Felony Threshold Reform Act

Policy Summary

State law differentiates felony theft from misdemeanor theft based on the value of the property stolen. This threshold varies from $500 to $2,500, depending on the state.

The felony theft threshold should be increased for reasons of fundamental fairness. Inflation changes the value of consumer goods. Every year after a felony theft threshold is enacted, less and less value is required to trigger a felony. A theft that would have been a misdemeanor in, say 2000, could easily be a felony today. In other words, defendants are being treated differently over time.

Keeping the felony theft threshold unnecessarily high strains prosecutorial, judicial and correctional resources. In other words, it costs the state more than it’s worth. At the same time, charging or convicting low-level, petty offenders of a felony harms their chances of finding employment, becoming able to contribute to society productively, and are more likely to require more state resources when they become repeat offenders.

Increasing felony thresholds do not result in higher crime rates. Pew Charitable Trusts published a 2016 study which found that: (1) Raising the felony theft threshold has no impact on overall property crime or larceny rates. (2) States that increased their thresholds reported roughly the same average decrease in crime as the 27 states that did not change their theft laws. (3) The amount of a state’s felony theft threshold—whether it is $500, $1,000, $2,000, or more—is not correlated with its property crime and larceny rates.

South Carolina provides a useful case study about lowering theft thresholds. In 2009, South Carolina’s prison population was projected to grow by more than 3,000 inmates within five years increasing operation costs by $141 million and calling for an additional $317 million for constructing new prisons. The correctional population had nearly tripled and state spending on the penal system had increased by more than 500% in twenty-five years. The study found that forty-four percent of prison admissions in the year 2009 alone were for low-level offenders, most of whom were serving sentences of less than eighteen months on average. A study of the causes for this unsustainable growth led the South Carolina General Assembly to pass the Omnibus on Crime Reduction and Sentencing Reform Act of 2010. The bill increased the felony property threshold from $1,000 to $2,000 allowing prisons to be reserved for ‘high risk’ and violent offenders and reduced prison overcrowding in South Carolina.

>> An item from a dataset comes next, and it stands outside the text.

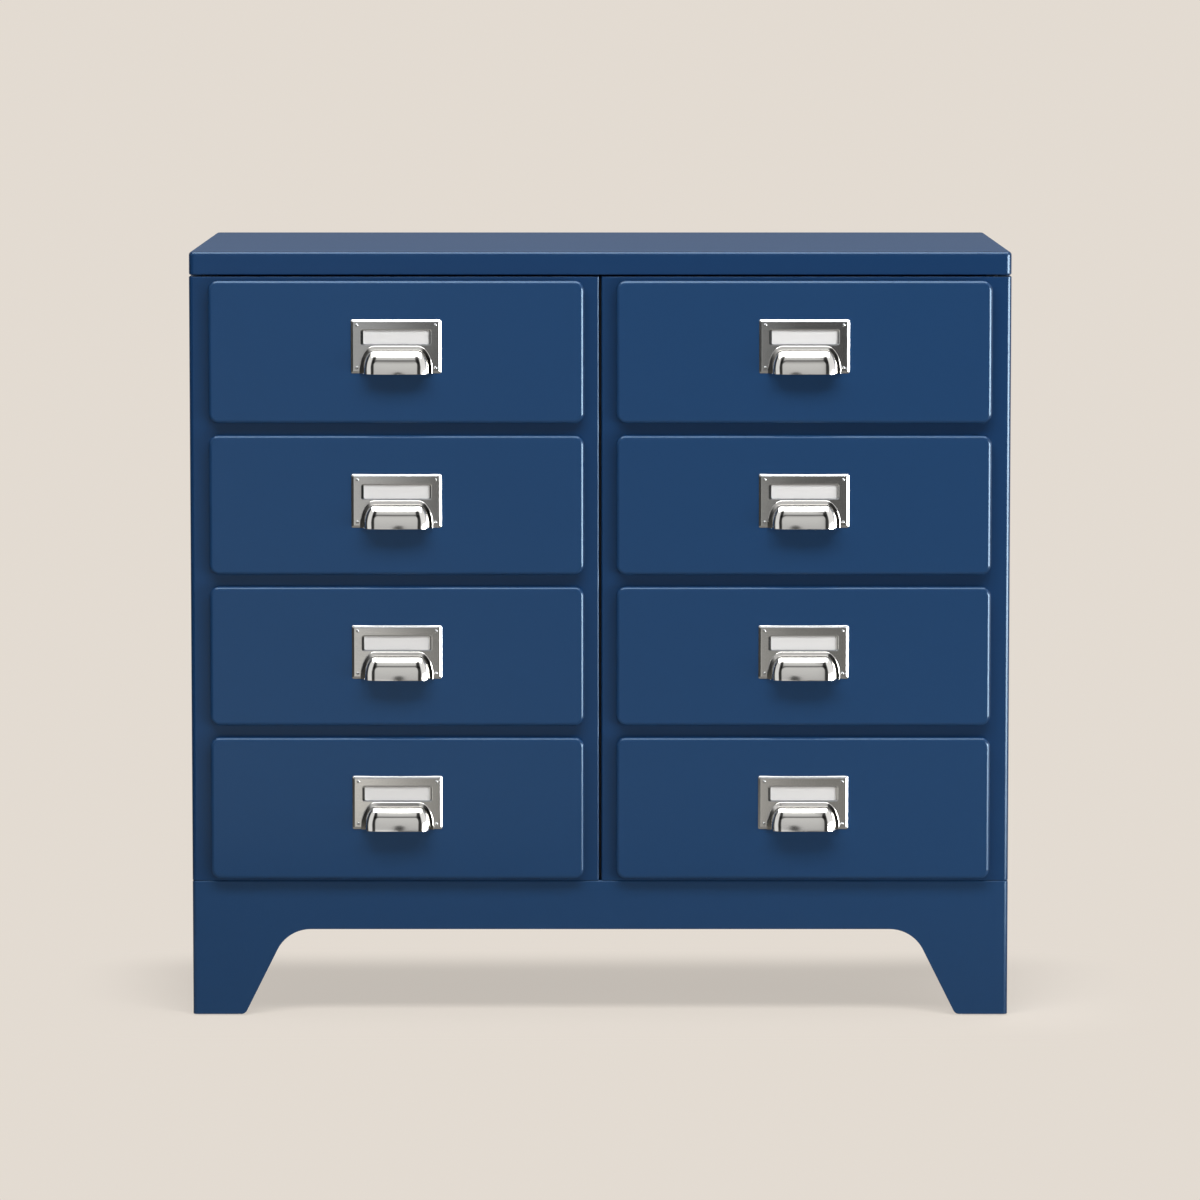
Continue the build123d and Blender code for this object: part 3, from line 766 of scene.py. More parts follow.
# ---- legged base -------------------------------------------------------------------------------------------
@dataclass
class LeggedBase:
    """The base: a sheet skirt with an arch in each side, a flange on top and plates under the legs."""

    sheet: float = SHEET
    corner: float = 4.0
    foot: float = 46.0
    foot_round: float = 6.0
    foot_plate: float = 40.0
    lean: Pair = (14.5, 29.0)
    arch_round: float = 33.0
    apron: float = 43.6
    flange: float = 25.0
    fold: float = 1.8
    cut_edge: float = 0.35
    joint_gap: float = 0.12
    steps: int = 10

    def __post_init__(self) -> None:
        """Reads the base's place, and that of its joints, from the nodes."""
        self.low, front_high = box_mm("base_front")
        back_low, self.high = box_mm("base_back")
        self.front_end, self.back_start = front_high.y, back_low.y
        self.wall_top = self.high.z - self.fold

    def leg_edge(self) -> list[Pair]:
        """Draws the edge of a leg from the floor up to the apron.

        Returns:
            Its points, as distance from the corner and height.
        """
        top = self.high.z - self.apron
        slope = math.atan2(self.lean[1], self.lean[0])
        turn = math.degrees(slope)
        foot, arch = self.foot_round, self.arch_round
        foot_centre = (self.foot - foot / math.tan((math.pi - slope) / 2), self.low.z + foot)
        meet = self.foot + (top - self.low.z) / math.tan(slope)
        arch_centre = (meet + arch * math.tan(slope / 2), top - arch)
        return (arc(foot_centre, (foot, foot), -90, -90 + turn, self.steps)
                + arc(arch_centre, (arch, arch), 90 + turn, 90, self.steps))

    def wall(self, skin: Skin, put: Placing, length: float, both: bool) -> None:
        """Adds one flat side.

        Args:
            skin: the mesh.
            put: turns a distance along the side, a depth behind its face and a height into a point.
            length: how far the side runs.
            both: True if a leg stands at both ends, False if only at the start.
        """
        edge = [(self.corner, self.low.z), (self.foot_plate, self.low.z)] + self.leg_edge()
        far_edge, far_end = [(length, self.high.z - self.apron)], length
        if both:
            far_edge, far_end = [(length - u, z) for u, z in reversed(edge)], length - self.corner
        on_plate = edge[:2] + (far_edge[-2:] if both else [])
        outline = edge + far_edge + [(far_end, self.wall_top), (self.corner, self.wall_top)]
        skin.face(skin.ring([put(u, 0, z) for u, z in outline],
                            [put(u, self.sheet, z + self.sheet * ((u, z) in on_plate)) for u, z in outline]))

    def plan(self, inset: float, y_out: float, inward: int, reach: float) -> list[Pair]:
        """Line of an end part from above, from one joint round both corners to the other.

        Args:
            inset: distance in from the outer side.
            y_out: the part's outer face.
            inward: direction along Y from that face to the cabinet's middle.
            reach: distance along Y from that face to the joints.

        Returns:
            The line's points, as many for each inset.
        """
        radius = max(self.corner - inset, TINY)
        line = []
        for x, sign in ((self.low.x + inset, 1), (self.high.x - inset, -1)):
            centre = (x + sign * radius, y_out + inward * (inset + radius))
            turn = bend(centre, (-sign, 0), (0, -inward), radius, self.steps)
            half = [(x, y_out + inward * reach), *turn]
            line += half if sign > 0 else half[::-1]
        return line

    def top_section(self) -> list[tuple[Pair, Pair]]:
        """Section of the fold and flange on top: inset and height, on the outer and on the other side."""
        fold = self.both_sides((self.fold, self.wall_top), (-1, 0), (0, 1), self.fold)
        return [*zip(*fold), ((self.flange, self.high.z), (self.flange, self.high.z - self.sheet))]

    def both_sides(self, centre: Pair, start: Pair, end: Pair, radius: float) -> list[list[Pair]]:
        """A bend's line on the sheet's outer side and its line on the other side."""
        return [bend(centre, start, end, turn, self.steps) for turn in (radius, radius - self.sheet)]

    def end_part(self, name: str, y_out: float, y_in: float) -> bpy.types.Object:
        """Makes the front or back part, which wraps round both corners.

        Args:
            name: the piece's name.
            y_out: the outer face.
            y_in: the joints with the side aprons.

        Returns:
            The finished piece.
        """
        skin = Skin()
        inward = 1 if y_in > y_out else -1
        reach = abs(y_in - y_out) - self.joint_gap
        width = self.high.x - self.low.x
        self.wall(skin, lambda u, deep, z: (self.low.x + u, y_out + inward * deep, z), width, True)
        for x, sign in ((self.low.x, 1), (self.high.x, -1)):
            def put(u: float, deep: float, z: float, x: float = x, sign: int = sign) -> Triple:
                """Place on the side that runs inwards from this corner."""
                return x + sign * deep, y_out + inward * u, z
            self.wall(skin, put, reach, False)
            self.leg_corner(skin, x, y_out, sign, inward)
        skin.loft([skin.ring([(x, y, z) for x, y in self.plan(inset, y_out, inward, reach)],
                             [(x, y, z_in) for x, y in self.plan(inset_in, y_out, inward, reach)])
                   for (inset, z), (inset_in, z_in) in self.top_section()], closed=False)
        skin.close_sheet()
        return softened(skin.finish(name, FRONT_ENAMEL), self.cut_edge)

    def leg_corner(self, skin: Skin, x: float, y: float, in_x: int, in_y: int) -> None:
        """Adds a leg's bent corner and the plate under the leg.

        Args:
            skin: the mesh.
            x, y: where the two outer faces would meet.
            in_x, in_y: directions from there to the cabinet's middle, 1 or -1.
        """
        inner_floor = self.low.z + self.sheet
        centre = (x + in_x * self.corner, y + in_y * self.corner)
        outer, other = self.both_sides(centre, (-in_x, 0), (0, -in_y), self.corner)
        foot = skin.ring([(*point, self.low.z) for point in outer],
                         [(*point, inner_floor) for point in other])
        head = skin.ring(*([(*point, self.wall_top) for point in line] for line in (outer, other)))
        skin.bridge(foot, head, closed=False)
        far_x, far_y = x + in_x * self.foot_plate, y + in_y * self.foot_plate
        plate = [(far_x, y), (far_x, far_y), (x, far_y)]
        plate_in = [(far_x, y + in_y * self.sheet), (far_x, far_y), (x + in_x * self.sheet, far_y)]
        skin.face(foot + skin.ring([(*point, self.low.z) for point in plate],
                                   [(*point, inner_floor) for point in plate_in]))

    def side_aprons(self) -> bpy.types.Object:
        """Makes the two short aprons between the front and back parts.

        Returns:
            Both aprons as one piece.
        """
        skin = Skin()
        span = (self.front_end + self.joint_gap, self.back_start - self.joint_gap)
        bottom = self.high.z - self.apron
        section = [((0, bottom), (self.sheet, bottom)), *self.top_section()]
        for x, sign in ((self.low.x, 1), (self.high.x, -1)):
            skin.loft([skin.ring([(x + sign * inset, y, z) for y in span],
                                 [(x + sign * inset_in, y, z_in) for y in span])
                       for (inset, z), (inset_in, z_in) in section], closed=False)
        skin.close_sheet()
        return softened(skin.finish("base_side_aprons_skin", FRONT_ENAMEL), self.cut_edge)

    def build(self) -> None:
        """Makes and places the whole base."""
        front = self.end_part("base_front_skin", self.low.y, self.front_end)
        back = self.end_part("base_back_skin", self.high.y, self.back_start)
        place_in(front, "cabinet", FRONT_ENAMEL.slot, "base_front")
        place_in(back, "cabinet", FRONT_ENAMEL.slot, "base_back")
        place_in(self.side_aprons(), "cabinet", FRONT_ENAMEL.slot, "base_side_aprons")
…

Theft Threshold Reform Act

Summary: The Theft Threshold Reform Act increases the dollar amount necessary to categorize a theft [or larceny] as a felony rather than a misdemeanor.

SECTION 1. SHORT TITLE

This Act shall be called the “Theft Threshold Reform Act.”

SECTION 2.  FINDINGS AND PURPOSE

(A)  FINDINGS—The legislature finds that:

1)      The threshold dollar value for a theft to be considered a felony is currently [$XXXX], enacted in [year].

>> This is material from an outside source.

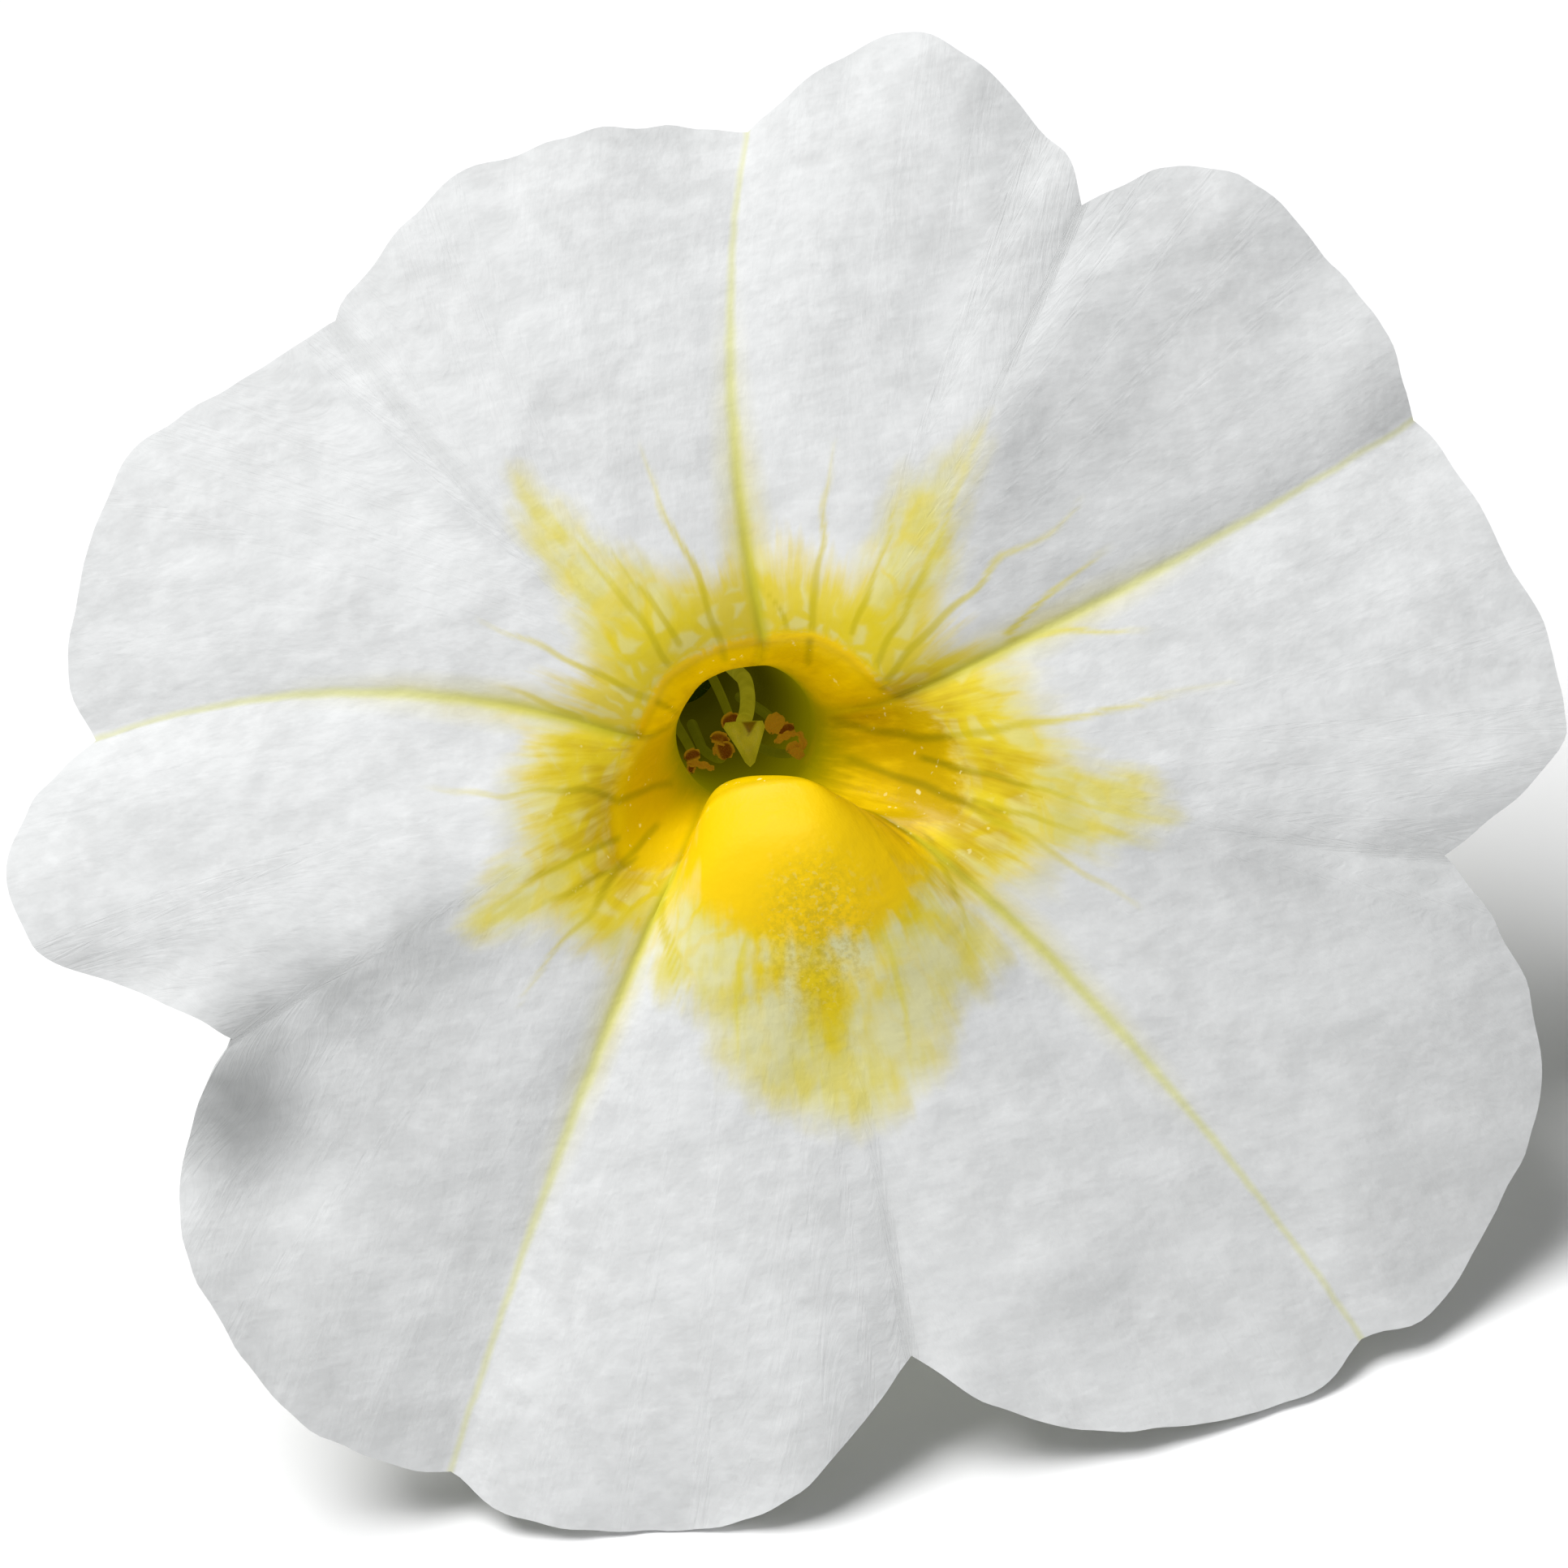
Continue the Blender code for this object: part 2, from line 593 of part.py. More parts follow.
def make_anther(index):
    """A rounded body with a furrow between its two pollen sacs."""
    bpy.ops.mesh.primitive_uv_sphere_add(segments=12, ring_count=8, radius=0.5)
    obj = bpy.context.object
    obj.name = f"anther_{index + 1}"
    for vert in obj.data.vertices:
        vert.co.z *= 1 - ANTHER_FURROW * math.exp(-((vert.co.y / ANTHER_FURROW_WIDTH) ** 2))
    turn = Matrix.Rotation(math.radians(ANTHER_TURNS[index]), 4, "Z")
    size = Matrix.Diagonal((*ANTHER_SIZE, 1.0))
    place = Matrix.Translation(Vector(ANTHER_CENTRES[index]) * MM)
    obj.data.transform(place @ Matrix.Scale(MM, 4) @ turn @ size)
    obj.data.shade_smooth()
    return obj


def lay_down():
    """An empty that carries the whole flower: it turns the flower's own frame to the way it lies."""
    empty = bpy.data.objects.new("calibrachoa_flower", None)
    bpy.context.scene.collection.objects.link(empty)
    rise = Matrix.Rotation(math.radians(90 - FACE_RISE), 4, "X")
    roll = Matrix.Rotation(math.radians(FACE_ROLL), 4, "Z")
    place = Vector((SIDE_SHIFT, BACK_SHIFT, REST_HEIGHT)) * MM
    empty.matrix_world = Matrix.Translation(place) @ rise @ roll
    return empty


def main():
    for obj in list(bpy.data.objects):
        bpy.data.objects.remove(obj)
    petal = make_material("petal", (0.84, 0.85, 0.86), 0.55)
    calyx_green = make_material("calyx_green", (0.16, 0.30, 0.07), 0.6)
    stalk_green = make_material("stalk_green", (0.20, 0.33, 0.09), 0.6)
    pistil_green = make_material("pistil_green", (0.38, 0.38, 0.03), 0.5)
    thread = make_material("filament", (0.42, 0.42, 0.05), 0.5)
    pollen = make_material("anther", (0.36, 0.12, 0.02), 0.8)
    flower = bpy.data.collections.new("calibrachoa_flower")
    bpy.context.scene.collection.children.link(flower)
    pieces = [
        (make_corolla(), petal),
        (make_calyx(), calyx_green),
        (make_stalk(), stalk_green),
        (make_pistil(), pistil_green),
    ]
    for index in range(len(ANTHER_CENTRES)):
        pieces.append((make_filament(index), thread))
        pieces.append((make_anther(index), pollen))
    empty = lay_down()
    for obj, material in pieces:
        link(obj, flower, material, empty)


main()
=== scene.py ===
# A picked calibrachoa flower that lies on its side, seen straight into its throat.
# The flower has its own frame, in millimetres: u right and v up in the petals' plane, w towards the eye.

import math
import bpy
import numpy as np
from mathutils import Matrix, Vector, noise


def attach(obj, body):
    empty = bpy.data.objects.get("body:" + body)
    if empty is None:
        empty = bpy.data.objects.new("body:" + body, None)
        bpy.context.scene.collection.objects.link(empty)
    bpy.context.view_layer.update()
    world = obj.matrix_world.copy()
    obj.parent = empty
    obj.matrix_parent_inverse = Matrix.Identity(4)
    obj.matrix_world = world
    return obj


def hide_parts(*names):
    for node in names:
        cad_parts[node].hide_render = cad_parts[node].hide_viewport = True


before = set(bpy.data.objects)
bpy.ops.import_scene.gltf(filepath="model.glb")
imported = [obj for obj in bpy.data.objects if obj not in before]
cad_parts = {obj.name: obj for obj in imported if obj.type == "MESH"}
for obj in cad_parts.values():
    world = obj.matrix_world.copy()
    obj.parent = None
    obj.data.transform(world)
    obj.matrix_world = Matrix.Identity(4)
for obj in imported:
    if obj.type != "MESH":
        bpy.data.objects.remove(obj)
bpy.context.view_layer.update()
mm = 0.001

# how the flower lies on the floor, the same as its solids
lie = dict(rise=37.333, roll=-13.98, side=-0.003, back=-7.266, height=12.3927)
laid = (Matrix.Translation(Vector((lie["side"], lie["back"], lie["height"])) * mm)
        @ Matrix.Rotation(math.radians(90 - lie["rise"]), 4, "X")
        @ Matrix.Rotation(math.radians(lie["roll"]), 4, "Z"))


# shader helpers: they add nodes to the tree in hand; a value is a number, a colour or a node's output

hand = dict(tree=None)


def plug(socket, value):
    if isinstance(value, bpy.types.NodeSocket):
        hand["tree"].links.new(value, socket)
    elif isinstance(value, tuple) and len(value) == 3 and socket.type == "RGBA":
        socket.default_value = (*value, 1)
    else:
        socket.default_value = value


def addNode(kind, *inOrder, **byName):
    made = hand["tree"].nodes.new("ShaderNode" + kind)
    for key, value in (*enumerate(inOrder), *byName.items()):
        plug(made.inputs[key], value)
    return made


def calc(operation, a, b=0):
    made = addNode("Math", a, b)
    made.operation = operation
    return made.outputs[0]


def times(a, b):
    return calc("MULTIPLY", a, b)


def plus(a, b):
    return calc("ADD", a, b)


def minus(a, b):
    return calc("SUBTRACT", a, b)


def fade(value, low, high, atLow=0, atHigh=1):
    made = addNode("MapRange", value, low, high, atLow, atHigh)
    made.interpolation_type = "SMOOTHSTEP"
    return made.outputs["Result"]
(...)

2)      The felony theft threshold should be adjusted upwards to provide a measure of fundamental fairness.

3)      The felony theft threshold should be adjusted upwards to lower unnecessary prosecutorial, judicial and correctional expenses for the state.

4)      In the states that have increased their felony theft thresholds over the past fifteen years, it has caused no discernable increase in crime rates.

(B)   PURPOSE—This law is enacted to protect the promote equity, efficiency, and fundamental fairness in the criminal justice system.

SECTION 3. THEFT THRESHOLD

In section XXX [where the threshold is currently written] delete [current amount] and insert:

            $2,500

SECTION 4. EFFECTIVE DATE

This Act shall take effect on July 1, 20XX.